##### GIVEN INFORMATION #####

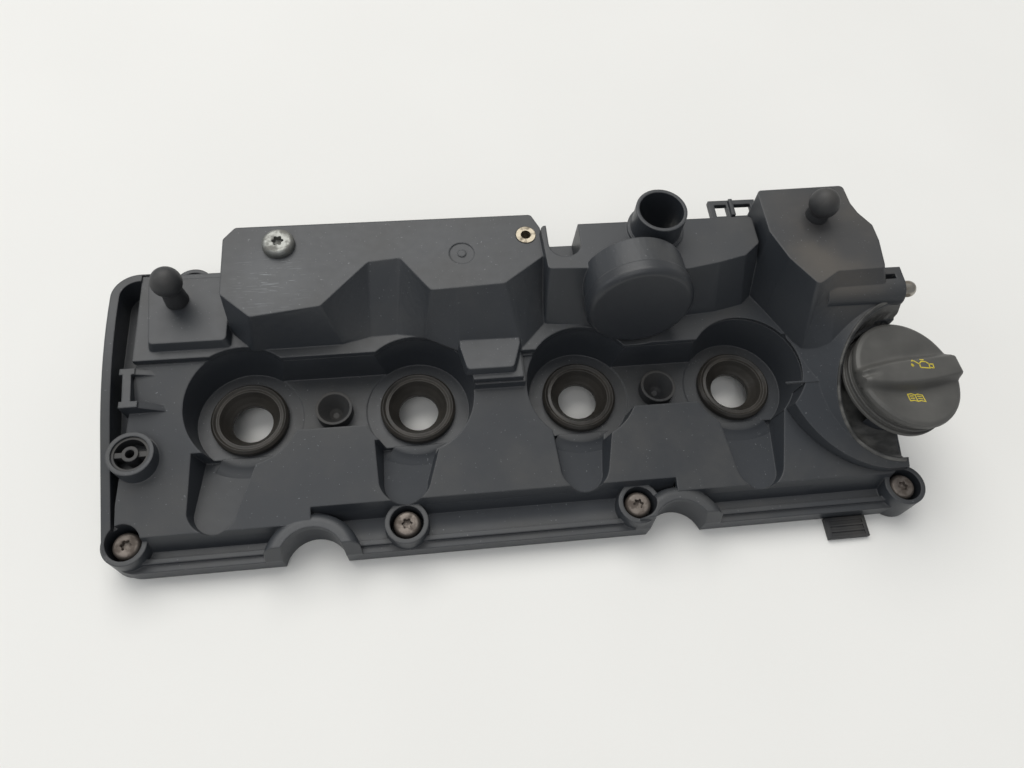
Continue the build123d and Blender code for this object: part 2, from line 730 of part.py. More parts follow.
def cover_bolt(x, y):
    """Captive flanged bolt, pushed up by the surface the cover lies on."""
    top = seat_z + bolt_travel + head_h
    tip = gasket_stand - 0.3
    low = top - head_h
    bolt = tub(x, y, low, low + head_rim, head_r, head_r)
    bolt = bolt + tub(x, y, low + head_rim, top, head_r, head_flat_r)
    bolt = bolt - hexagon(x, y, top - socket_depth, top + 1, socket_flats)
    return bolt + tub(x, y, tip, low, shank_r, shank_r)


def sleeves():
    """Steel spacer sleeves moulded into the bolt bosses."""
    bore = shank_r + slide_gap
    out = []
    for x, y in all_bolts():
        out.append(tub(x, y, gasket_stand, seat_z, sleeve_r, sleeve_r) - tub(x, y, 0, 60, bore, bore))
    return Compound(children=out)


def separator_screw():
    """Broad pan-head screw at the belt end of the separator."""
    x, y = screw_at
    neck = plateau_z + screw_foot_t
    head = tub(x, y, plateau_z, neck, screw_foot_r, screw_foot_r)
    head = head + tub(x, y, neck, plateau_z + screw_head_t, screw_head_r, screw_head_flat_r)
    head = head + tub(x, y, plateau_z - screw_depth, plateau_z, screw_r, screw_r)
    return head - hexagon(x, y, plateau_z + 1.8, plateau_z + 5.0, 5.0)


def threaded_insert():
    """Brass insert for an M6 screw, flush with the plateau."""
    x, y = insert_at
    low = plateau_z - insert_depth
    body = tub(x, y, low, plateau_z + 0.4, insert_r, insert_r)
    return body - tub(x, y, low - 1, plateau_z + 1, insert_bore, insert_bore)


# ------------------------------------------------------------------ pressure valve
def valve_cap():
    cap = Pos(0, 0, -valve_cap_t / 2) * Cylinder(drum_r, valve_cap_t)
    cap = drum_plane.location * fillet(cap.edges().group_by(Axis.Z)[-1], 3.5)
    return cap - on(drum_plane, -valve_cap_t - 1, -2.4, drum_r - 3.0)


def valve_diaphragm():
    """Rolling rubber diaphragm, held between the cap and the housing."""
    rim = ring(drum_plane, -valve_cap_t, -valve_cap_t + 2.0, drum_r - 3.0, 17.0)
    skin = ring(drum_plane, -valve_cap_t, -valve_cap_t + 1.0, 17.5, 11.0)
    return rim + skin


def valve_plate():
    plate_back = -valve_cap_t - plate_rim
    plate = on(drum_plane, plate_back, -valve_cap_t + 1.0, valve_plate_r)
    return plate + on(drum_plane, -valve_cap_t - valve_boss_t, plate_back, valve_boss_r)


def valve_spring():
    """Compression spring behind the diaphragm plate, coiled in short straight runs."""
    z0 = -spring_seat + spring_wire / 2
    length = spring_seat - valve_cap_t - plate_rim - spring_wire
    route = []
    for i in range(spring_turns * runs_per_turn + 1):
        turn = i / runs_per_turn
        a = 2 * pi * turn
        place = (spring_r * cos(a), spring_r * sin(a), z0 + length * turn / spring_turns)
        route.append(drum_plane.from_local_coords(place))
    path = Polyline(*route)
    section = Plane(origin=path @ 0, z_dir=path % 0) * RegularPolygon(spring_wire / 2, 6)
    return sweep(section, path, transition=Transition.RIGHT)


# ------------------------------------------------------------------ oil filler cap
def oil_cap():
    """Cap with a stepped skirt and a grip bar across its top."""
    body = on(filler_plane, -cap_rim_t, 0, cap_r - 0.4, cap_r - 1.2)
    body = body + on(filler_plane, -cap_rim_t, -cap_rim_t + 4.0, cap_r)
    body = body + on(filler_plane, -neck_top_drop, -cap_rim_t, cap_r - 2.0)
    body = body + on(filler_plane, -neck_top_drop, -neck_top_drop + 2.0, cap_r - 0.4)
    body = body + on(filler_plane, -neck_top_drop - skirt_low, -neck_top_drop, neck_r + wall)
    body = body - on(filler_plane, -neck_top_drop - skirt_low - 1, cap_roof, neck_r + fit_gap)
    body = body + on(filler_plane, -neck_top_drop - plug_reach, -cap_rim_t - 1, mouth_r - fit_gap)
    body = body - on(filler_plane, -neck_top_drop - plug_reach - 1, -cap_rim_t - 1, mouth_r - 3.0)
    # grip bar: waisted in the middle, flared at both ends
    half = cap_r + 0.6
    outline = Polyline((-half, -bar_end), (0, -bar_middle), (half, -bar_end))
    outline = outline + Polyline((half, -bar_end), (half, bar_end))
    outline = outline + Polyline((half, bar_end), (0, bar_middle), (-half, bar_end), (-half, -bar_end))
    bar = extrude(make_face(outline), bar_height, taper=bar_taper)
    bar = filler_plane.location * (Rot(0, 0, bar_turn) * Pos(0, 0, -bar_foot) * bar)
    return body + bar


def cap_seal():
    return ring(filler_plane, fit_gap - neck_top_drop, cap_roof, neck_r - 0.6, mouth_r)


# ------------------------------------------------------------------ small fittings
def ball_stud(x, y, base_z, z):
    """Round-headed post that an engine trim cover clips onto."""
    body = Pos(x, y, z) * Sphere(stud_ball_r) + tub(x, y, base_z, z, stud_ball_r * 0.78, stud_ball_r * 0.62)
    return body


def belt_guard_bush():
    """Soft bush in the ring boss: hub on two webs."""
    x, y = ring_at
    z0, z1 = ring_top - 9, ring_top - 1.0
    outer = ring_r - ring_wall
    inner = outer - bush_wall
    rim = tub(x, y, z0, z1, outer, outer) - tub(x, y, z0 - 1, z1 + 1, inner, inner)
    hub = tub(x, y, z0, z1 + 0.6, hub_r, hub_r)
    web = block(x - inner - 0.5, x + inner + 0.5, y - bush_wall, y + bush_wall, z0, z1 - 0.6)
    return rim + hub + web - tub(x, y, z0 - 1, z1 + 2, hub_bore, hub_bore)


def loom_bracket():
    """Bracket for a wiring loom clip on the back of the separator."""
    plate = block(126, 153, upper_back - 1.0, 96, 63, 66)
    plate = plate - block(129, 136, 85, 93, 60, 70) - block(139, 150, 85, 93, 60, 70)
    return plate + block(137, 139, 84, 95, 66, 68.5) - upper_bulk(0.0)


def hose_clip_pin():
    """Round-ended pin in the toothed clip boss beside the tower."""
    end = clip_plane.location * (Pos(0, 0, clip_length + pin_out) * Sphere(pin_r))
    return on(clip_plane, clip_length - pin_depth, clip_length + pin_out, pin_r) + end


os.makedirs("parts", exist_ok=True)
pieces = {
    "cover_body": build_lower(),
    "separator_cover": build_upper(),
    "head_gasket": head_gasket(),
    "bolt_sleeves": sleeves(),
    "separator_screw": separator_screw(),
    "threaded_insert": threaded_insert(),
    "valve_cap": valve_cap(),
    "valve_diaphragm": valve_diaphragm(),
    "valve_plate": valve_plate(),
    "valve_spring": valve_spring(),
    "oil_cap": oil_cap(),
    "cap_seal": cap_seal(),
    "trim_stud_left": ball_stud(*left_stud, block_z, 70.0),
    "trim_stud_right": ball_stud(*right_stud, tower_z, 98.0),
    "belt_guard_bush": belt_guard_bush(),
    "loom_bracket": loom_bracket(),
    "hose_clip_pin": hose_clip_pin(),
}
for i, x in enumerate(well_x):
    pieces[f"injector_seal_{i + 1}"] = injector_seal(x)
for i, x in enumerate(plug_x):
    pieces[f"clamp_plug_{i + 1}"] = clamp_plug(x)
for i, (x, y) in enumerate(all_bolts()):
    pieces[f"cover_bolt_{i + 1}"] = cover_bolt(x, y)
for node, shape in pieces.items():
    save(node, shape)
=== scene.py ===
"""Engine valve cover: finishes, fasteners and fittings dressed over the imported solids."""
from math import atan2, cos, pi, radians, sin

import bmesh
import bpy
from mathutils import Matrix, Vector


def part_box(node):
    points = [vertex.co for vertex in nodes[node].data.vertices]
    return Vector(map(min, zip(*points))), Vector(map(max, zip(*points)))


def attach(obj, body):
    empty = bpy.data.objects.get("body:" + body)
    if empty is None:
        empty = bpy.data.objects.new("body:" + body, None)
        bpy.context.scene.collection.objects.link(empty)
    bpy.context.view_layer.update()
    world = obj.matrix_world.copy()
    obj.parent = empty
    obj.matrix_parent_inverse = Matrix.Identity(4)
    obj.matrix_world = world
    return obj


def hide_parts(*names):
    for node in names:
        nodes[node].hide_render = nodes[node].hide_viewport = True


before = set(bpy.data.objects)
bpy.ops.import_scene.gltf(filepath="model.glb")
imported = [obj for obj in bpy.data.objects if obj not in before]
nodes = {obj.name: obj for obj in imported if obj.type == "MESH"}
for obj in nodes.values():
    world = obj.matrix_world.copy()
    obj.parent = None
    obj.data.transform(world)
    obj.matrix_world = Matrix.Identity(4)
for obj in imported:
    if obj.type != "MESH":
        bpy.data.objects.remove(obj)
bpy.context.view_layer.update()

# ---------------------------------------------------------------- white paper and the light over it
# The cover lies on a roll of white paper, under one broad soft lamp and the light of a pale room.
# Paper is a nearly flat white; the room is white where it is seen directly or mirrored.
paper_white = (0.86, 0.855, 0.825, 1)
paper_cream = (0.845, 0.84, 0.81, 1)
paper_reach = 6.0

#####

THE TASK: This exercise asks for the lines from the line with "end = clip_plane.location" to the line with "before = set(bpy.data.objects)", both lines included, set down exactly and with nothing else.

THE REPLY:
    end = clip_plane.location * (Pos(0, 0, clip_length + pin_out) * Sphere(pin_r))
    return on(clip_plane, clip_length - pin_depth, clip_length + pin_out, pin_r) + end


os.makedirs("parts", exist_ok=True)
pieces = {
    "cover_body": build_lower(),
    "separator_cover": build_upper(),
    "head_gasket": head_gasket(),
    "bolt_sleeves": sleeves(),
    "separator_screw": separator_screw(),
    "threaded_insert": threaded_insert(),
    "valve_cap": valve_cap(),
    "valve_diaphragm": valve_diaphragm(),
    "valve_plate": valve_plate(),
    "valve_spring": valve_spring(),
    "oil_cap": oil_cap(),
    "cap_seal": cap_seal(),
    "trim_stud_left": ball_stud(*left_stud, block_z, 70.0),
    "trim_stud_right": ball_stud(*right_stud, tower_z, 98.0),
    "belt_guard_bush": belt_guard_bush(),
    "loom_bracket": loom_bracket(),
    "hose_clip_pin": hose_clip_pin(),
}
for i, x in enumerate(well_x):
    pieces[f"injector_seal_{i + 1}"] = injector_seal(x)
for i, x in enumerate(plug_x):
    pieces[f"clamp_plug_{i + 1}"] = clamp_plug(x)
for i, (x, y) in enumerate(all_bolts()):
    pieces[f"cover_bolt_{i + 1}"] = cover_bolt(x, y)
for node, shape in pieces.items():
    save(node, shape)
=== scene.py ===
"""Engine valve cover: finishes, fasteners and fittings dressed over the imported solids."""
from math import atan2, cos, pi, radians, sin

import bmesh
import bpy
from mathutils import Matrix, Vector


def part_box(node):
    points = [vertex.co for vertex in nodes[node].data.vertices]
    return Vector(map(min, zip(*points))), Vector(map(max, zip(*points)))


def attach(obj, body):
    empty = bpy.data.objects.get("body:" + body)
    if empty is None:
        empty = bpy.data.objects.new("body:" + body, None)
        bpy.context.scene.collection.objects.link(empty)
    bpy.context.view_layer.update()
    world = obj.matrix_world.copy()
    obj.parent = empty
    obj.matrix_parent_inverse = Matrix.Identity(4)
    obj.matrix_world = world
    return obj


def hide_parts(*names):
    for node in names:
        nodes[node].hide_render = nodes[node].hide_viewport = True


before = set(bpy.data.objects)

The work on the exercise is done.